Governance Assessment
- Strengths
- Vice Chair + Chair of Nominating & Governance; central role in board composition, evaluations, and governance standards.
- Independent director with consistent attendance; Board uses executive sessions regularly.
- Cash-only director compensation avoids equity overhang; clear fee structure and modest retainers.
- Alignment signal via open-market share purchases in 2023–2024; 45,000 shares held jointly.
- Committee independence affirmed (Compensation; Nominating & Governance); oversight activity robust (Comp met 6x in FY2025).
- Watch items
- No disclosed director equity ownership guidelines; director pay entirely cash (less direct long-term equity alignment relative to peers).
- Change in Audit Committee membership (served in FY2024, not listed in FY2025) may reduce direct audit oversight exposure for Wills; board maintains designated audit financial expert (Eby).
- Related-party loans to insiders aggregate ~$1.7M (ordinary course/market terms, board-reported) — monitor for any individual exposures; no preferential terms permitted.
Say-On-Pay & Shareholder Feedback (Context for governance climate)
| Proposal | For | % of Shares Present | Against | % | Abstain | % |
|---|---|---|---|---|---|---|
| 2024 Advisory vote to approve NEO compensation | 13,643,172 | 87.1% | 1,279,503 | 8.2% | 737,574 | 4.7% |
Compensation Committee Analysis
- Composition: Independent directors; Wills is a member; committee met 6 times in FY2025 (8 times FY2024).
- Consultant usage: Committee leverages Milliman surveys and peer benchmarking; may use compensation consultants as needed.

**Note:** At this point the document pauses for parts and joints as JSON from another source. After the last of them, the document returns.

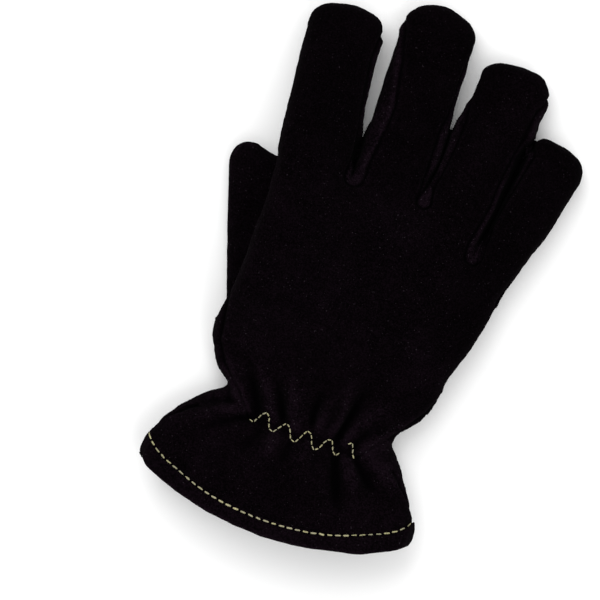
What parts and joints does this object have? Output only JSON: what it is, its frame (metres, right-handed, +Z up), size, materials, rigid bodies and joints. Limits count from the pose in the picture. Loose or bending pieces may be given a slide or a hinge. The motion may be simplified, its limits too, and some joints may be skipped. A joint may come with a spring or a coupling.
{
  "type": "leather firefighter work glove, right hand",
  "caption": "Leather work glove for the right hand, lying palm down, with an elastic-gathered wrist, a flared bound cuff and a pull tab under the cuff.",
  "frame": {"origin": "under the middle of the glove's outline, on the surface that it lies on", "axes": "+X towards the little finger's side, +Y towards the fingertips, +Z up out of the back of the hand"},
  "size_m": [0.1766, 0.2876, 0.0429],
  "materials": {
    "back_suede": "split cowhide suede, short nap, near black",
    "palm_suede": "split cowhide suede, longer nap, near black",
    "strip_suede": "split cowhide suede strip",
    "thumb_suede": "split cowhide suede",
    "binding_suede": "thin folded leather strip, near black",
    "tab_suede": "flat leather tongue, near black"
  },
  "bodies": {
    "root": {"back_panel": "back_suede", "palm_panel": "palm_suede", "fourchette_index_middle": "strip_suede", "fourchette_middle_ring": "strip_suede", "fourchette_ring_pinky": "strip_suede", "thumb_back": "thumb_suede", "thumb_front": "thumb_suede", "cuff_binding": "binding_suede", "pull_tab": "tab_suede"}
  },
  "joints": []
}
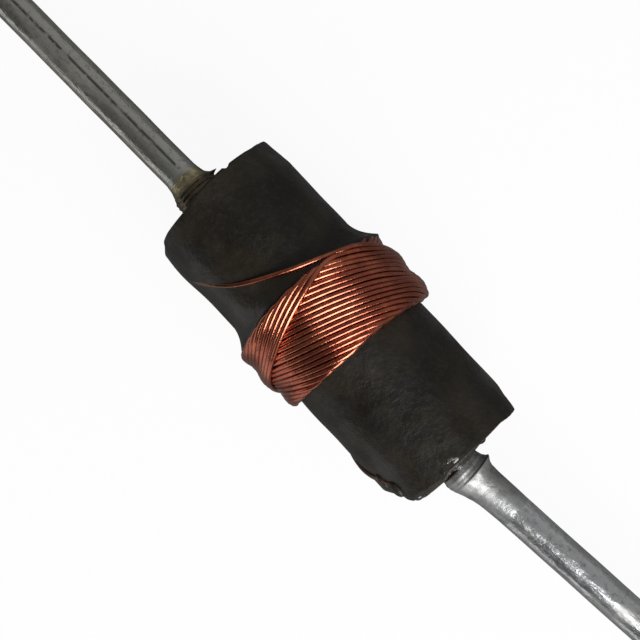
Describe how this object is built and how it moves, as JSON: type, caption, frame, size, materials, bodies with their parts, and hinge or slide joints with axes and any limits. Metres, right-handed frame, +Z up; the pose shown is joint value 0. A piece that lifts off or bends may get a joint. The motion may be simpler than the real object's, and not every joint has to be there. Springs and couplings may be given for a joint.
{
  "type": "axial inductor",
  "caption": "Small axial inductor: a narrow cross-wound copper coil on a dark rod core, with a thick tinned wire lead out of each end.",
  "frame": {"origin": "on the surface the part lies on, straight below the middle of its rod core", "axes": "+X from the tip of lead a to the tip of lead b, +Z up, as the part lies on its coil and its two lead tips"},
  "size_m": [0.0572, 0.0034, 0.0033],
  "materials": {
    "core": "satin",
    "tinned_lead": "satin",
    "copper_wire": "gloss",
    "cement": "gloss",
    "solder": "gloss",
    "varnish": "gloss"
  },
  "bodies": {
    "root": {"core": "core", "lead_a": "tinned_lead", "lead_b": "tinned_lead", "coil_wire": "copper_wire", "cement_a": "cement", "cement_b": "cement", "solder_a": "solder", "solder_b": "solder", "varnish": "varnish"}
  },
  "joints": []
}
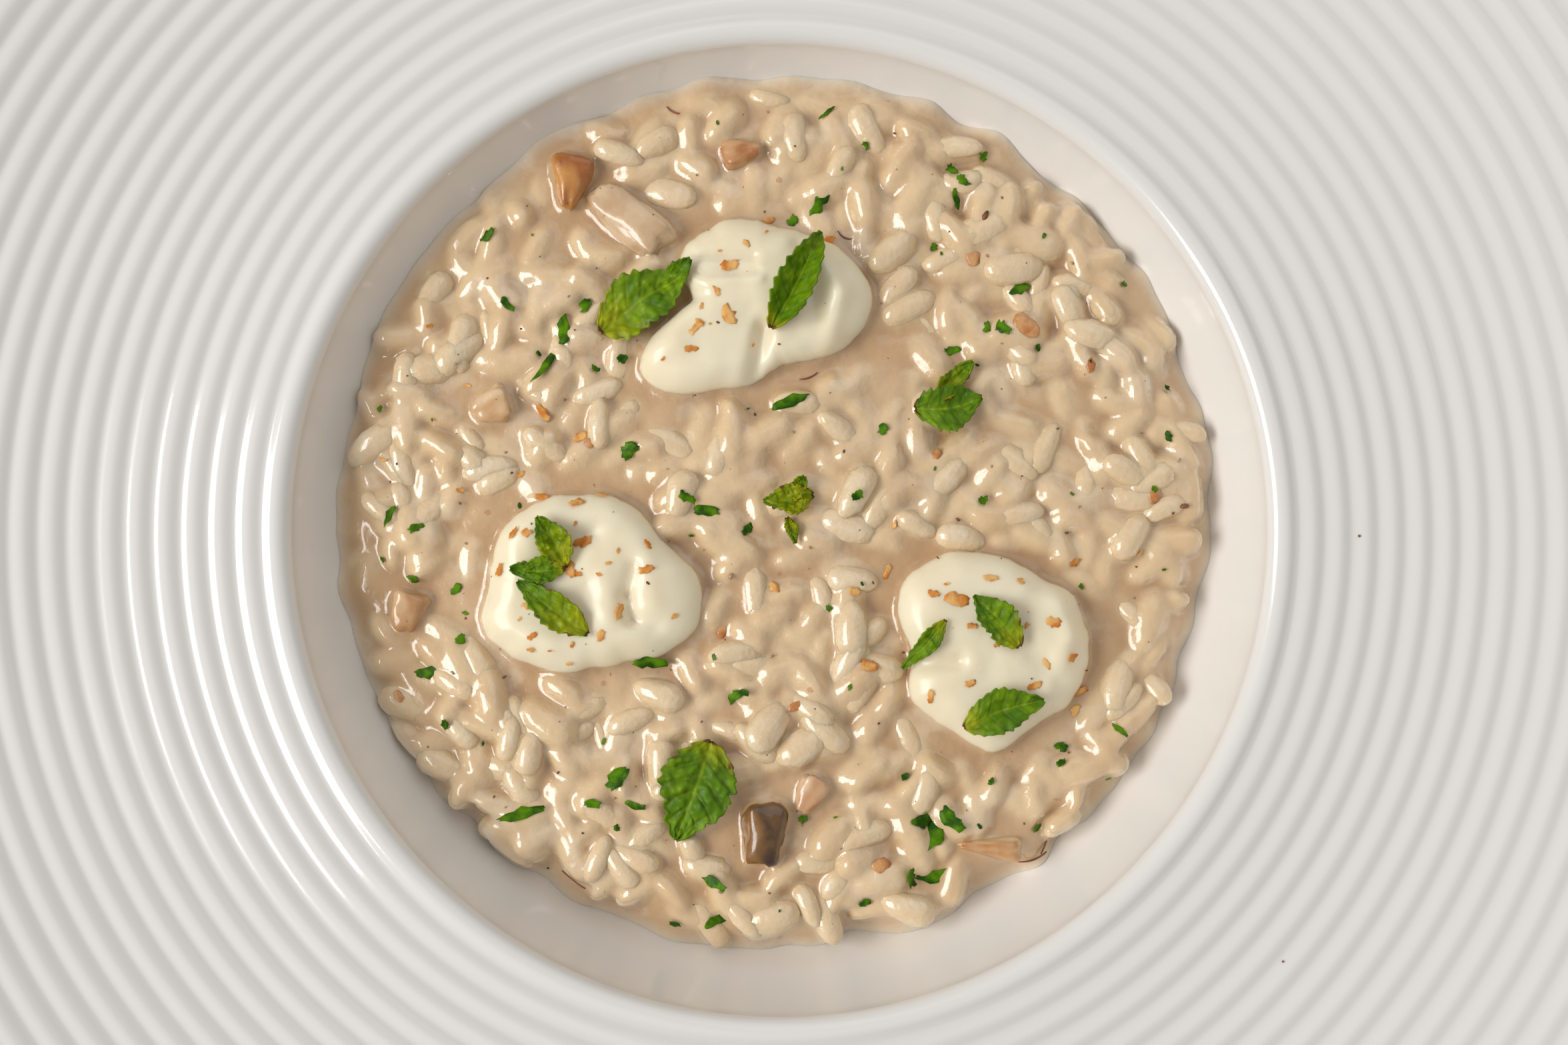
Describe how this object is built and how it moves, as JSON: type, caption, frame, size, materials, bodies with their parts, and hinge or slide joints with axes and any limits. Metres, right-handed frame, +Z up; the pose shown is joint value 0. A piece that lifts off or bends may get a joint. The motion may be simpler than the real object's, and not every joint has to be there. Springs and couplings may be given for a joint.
{
  "type": "bowl of risotto",
  "caption": "Wide-rimmed ribbed white porcelain plate with a deep well of risotto, cream dollops, mint leaves, mushroom pieces and parsley.",
  "frame": {"origin": "on the table surface, under the middle of the foot ring", "axes": "+Z up along the plate's axis of turning, +Y towards the back edge as the picture shows the plate, +X to the right"},
  "size_m": [0.305, 0.305, 0.0484],
  "materials": {
    "porcelain": "smooth white glaze",
    "risotto": "glossy creamy sauce on cooked rice grains",
    "cream": "soft satin cream",
    "mint": "fresh leaf, slightly glossy",
    "mushroom": "cooked, moist"
  },
  "bodies": {
    "root": {"bowl": "porcelain", "risotto": "risotto", "cream_back": "cream", "cream_left": "cream", "cream_right": "cream", "mint_back": "mint", "mint_back_left": "mint", "mint_back_right": "mint", "mint_middle": "mint", "mint_left_upper": "mint", "mint_left_lower": "mint", "mint_right_upper": "mint", "mint_right_narrow": "mint", "mint_right_lower": "mint", "mint_front": "mint", "mushroom_back_cap": "mushroom", "mushroom_back_small": "mushroom", "mushroom_back_slice": "mushroom", "mushroom_front_dark": "mushroom", "mushroom_front_pale": "mushroom", "mushroom_left_block": "mushroom", "mushroom_left_edge": "mushroom", "mushroom_front_wedge": "mushroom"}
  },
  "joints": []
}
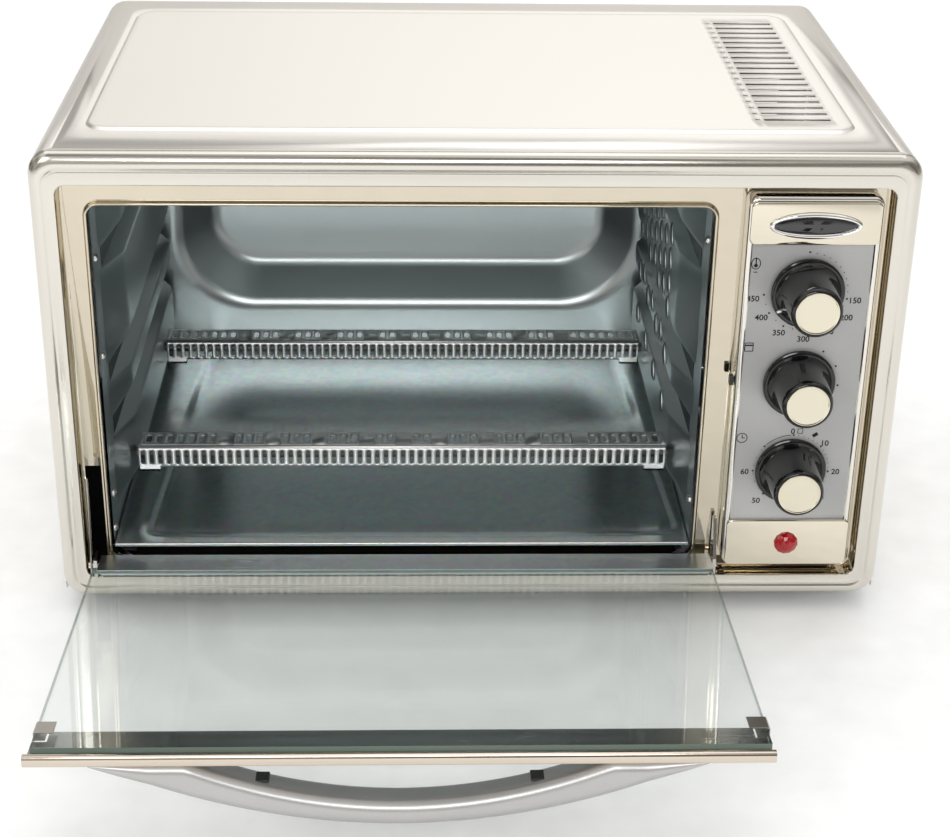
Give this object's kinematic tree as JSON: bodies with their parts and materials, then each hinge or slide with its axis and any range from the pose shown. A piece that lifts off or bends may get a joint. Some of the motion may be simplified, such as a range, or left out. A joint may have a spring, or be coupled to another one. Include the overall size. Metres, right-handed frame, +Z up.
{
  "type": "toaster oven",
  "caption": "Countertop convection toaster oven with a drop-down glass door, a bowed handle, rotary controls on the right and a vented top.",
  "frame": {"origin": "middle of the part's footprint, on the surface that its feet stand on, with the door laid open", "axes": "+Z up, +Y from the front of the oven to its back, +X to the right of someone who faces the controls"},
  "size_m": [0.5, 0.5803, 0.2985],
  "materials": {
    "bezel_steel": "polished stainless steel",
    "casing_steel": "satin stainless steel, faint warm tone",
    "galvanised_sheet": "matt galvanised sheet",
    "cavity_lining": "aluminised sheet, cool grey, soft reflections",
    "crumb_tray_sheet": "aluminised sheet, satin",
    "guard_steel": "bright satin strip",
    "element_sheath": "grey metal sheath with ceramic ends",
    "panel_paint": "silver-grey satin paint",
    "plate_steel": "polished champagne steel",
    "chrome_trim": "bright chrome plate",
    "black_enamel": "gloss black",
    "red_lens": "clear red, faceted",
    "lamp_glass": "small neon lamp",
    "black_moulding": "matt black moulding",
    "ceramic_block": "off-white ceramic insulator, unglazed",
    "knob_gloss_black": "gloss black",
    "knob_cap_metal": "satin champagne disc with a bright edge",
    "shaft_brass": "turned brass",
    "door_rail_steel": "galvanised sheet, satin",
    "door_glass": "clear tempered glass, faint green tint",
    "door_top_rail_steel": "polished stainless steel",
    "handle_paint": "silver satin paint",
    "clip_steel": "bare spring steel",
    "bracket_steel": "bare pressed steel",
    "spring_steel": "spring wire, drawn as a plain rod",
    "foot_rubber": "matt black rubber"
  },
  "bodies": {
    "cabinet": {"front_bezel": "bezel_steel", "wrap_casing": "casing_steel", "base_pan": "galvanised_sheet", "rear_panel": "galvanised_sheet", "cord_gland": "black_moulding", "foot_front_left": "foot_rubber", "foot_rear_left": "foot_rubber", "foot_front_right": "foot_rubber", "foot_rear_right": "foot_rubber", "cavity_left_wall": "cavity_lining", "cavity_right_wall": "cavity_lining", "cavity_back": "cavity_lining", "cavity_top": "cavity_lining", "cavity_floor": "cavity_lining", "crumb_tray": "crumb_tray_sheet", "element_guard_front": "guard_steel", "element_guard_rear": "guard_steel", "lower_front_element": "element_sheath", "lower_rear_element": "element_sheath", "upper_front_element": "element_sheath", "upper_rear_element": "element_sheath", "fan_housing": "galvanised_sheet", "fan_motor": "black_moulding", "control_panel": "panel_paint", "badge_plate": "plate_steel", "lower_plate": "plate_steel", "badge_rim": "chrome_trim", "badge_insert": "black_enamel", "pilot_lens": "red_lens", "pilot_lamp": "lamp_glass", "panel_side_catch": "black_moulding", "thermostat": "ceramic_block", "function_switch": "black_moulding", "timer": "black_moulding", "hinge_bracket_left": "bracket_steel", "hinge_bracket_right": "bracket_steel", "door_spring": "spring_steel"},
    "door": {"door_bottom_rail": "door_rail_steel", "door_glass": "door_glass", "door_top_rail": "door_top_rail_steel", "door_handle": "handle_paint", "handle_insert_left": "black_moulding", "handle_insert_right": "black_moulding", "glass_clip_left": "clip_steel", "glass_clip_right": "clip_steel", "hinge_pin_left": "chrome_trim", "hinge_pin_right": "chrome_trim", "door_lever": "chrome_trim"},
    "temperature_control": {"temperature_knob": "knob_gloss_black", "temperature_knob_cap": "knob_cap_metal", "temperature_shaft": "shaft_brass"},
    "function_control": {"function_knob": "knob_gloss_black", "function_knob_cap": "knob_cap_metal", "function_shaft": "shaft_brass"},
    "timer_control": {"timer_knob": "knob_gloss_black", "timer_knob_cap": "knob_cap_metal", "timer_shaft": "shaft_brass"},
    "fan": {"fan_blade": "galvanised_sheet"}
  },
  "joints": [
    {"name": "door_hinge", "type": "hinge", "parent": "cabinet", "child": "door", "pos_m": [-0.0424, -0.05565, 0.0325], "axis": [-1, 0, 0], "range_deg": [0, 84.4]},
    {"name": "temperature_turn", "type": "hinge", "parent": "cabinet", "child": "temperature_control", "pos_m": [0.1899, -0.07505, 0.2156], "axis": [0, 1, 0], "range_deg": [-237, 28.5]},
    {"name": "function_turn", "type": "hinge", "parent": "cabinet", "child": "function_control", "pos_m": [0.1899, -0.07505, 0.1581], "axis": [0, 1, 0], "range_deg": [-124, 0]},
    {"name": "timer_turn", "type": "hinge", "parent": "cabinet", "child": "timer_control", "pos_m": [0.1899, -0.07505, 0.1004], "axis": [0, 1, 0], "range_deg": [-188, 126]},
    {"name": "fan_spin", "type": "hinge", "parent": "cabinet", "child": "fan", "pos_m": [0.15, 0.12535, 0.162], "axis": [1, 0, 0], "continuous": true}
  ]
}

- Policy features: Discretionary awards applied in FY2024 and FY2025 to retain talent amid leadership transition; incentive awards capped at ≤20% of net income.
Related Party & Conflicts
- Loans/credit extensions to directors/officers made on substantially same terms as public; aggregate ~$1.7M outstanding as of March 31, 2025; no preferential policy; board reporting required.
- Insider trading policy includes pre-clearance and window trading; hedging prohibited.
- No disclosed transactions involving entities controlled by Wills; no disclosed pledging/hedging by Wills beyond policy prohibition.
Work History & Career Trajectory
| Employer | Role | Notes |
|---|---|---|
| Gresham Ford | GM/Co-Owner | Long-standing operator; community/industry recognition (PBJ Woman Executive of the Year; Ford Salute to Dealers) |
| Southern California Auto Group | Management | Group operations experience |
Equity Ownership Alignment Table
| Metric | Value | Source |
|---|---|---|
| Shares owned (beneficial) | 45,000 | |
| Ownership % | <1% | |
| Holding structure | Joint with spouse | |
| Insider policy | Hedging prohibited; pre-clearance required |
Board Effectiveness Signals
- Board refresh: Four new directors in past five years; average tenure 7.6 years.
- Leadership segregation: Chair and CEO roles separated since 2018; Wills serves as Vice Chair to reinforce independence of board leadership.
- Governance process: Nominating & Governance oversees board structure, skills, diversity, compensation level/form for directors, and board self-evaluation.
Appendix: Director Compensation Structure (All Directors)
- Annual retainer $20,000; Board meeting fee $1,000; Committee/work session fee $300; Trust Company Board $4,500; Chair retainer $20,000; Vice Chair retainer $5,000; Committee chair retainer $7,000.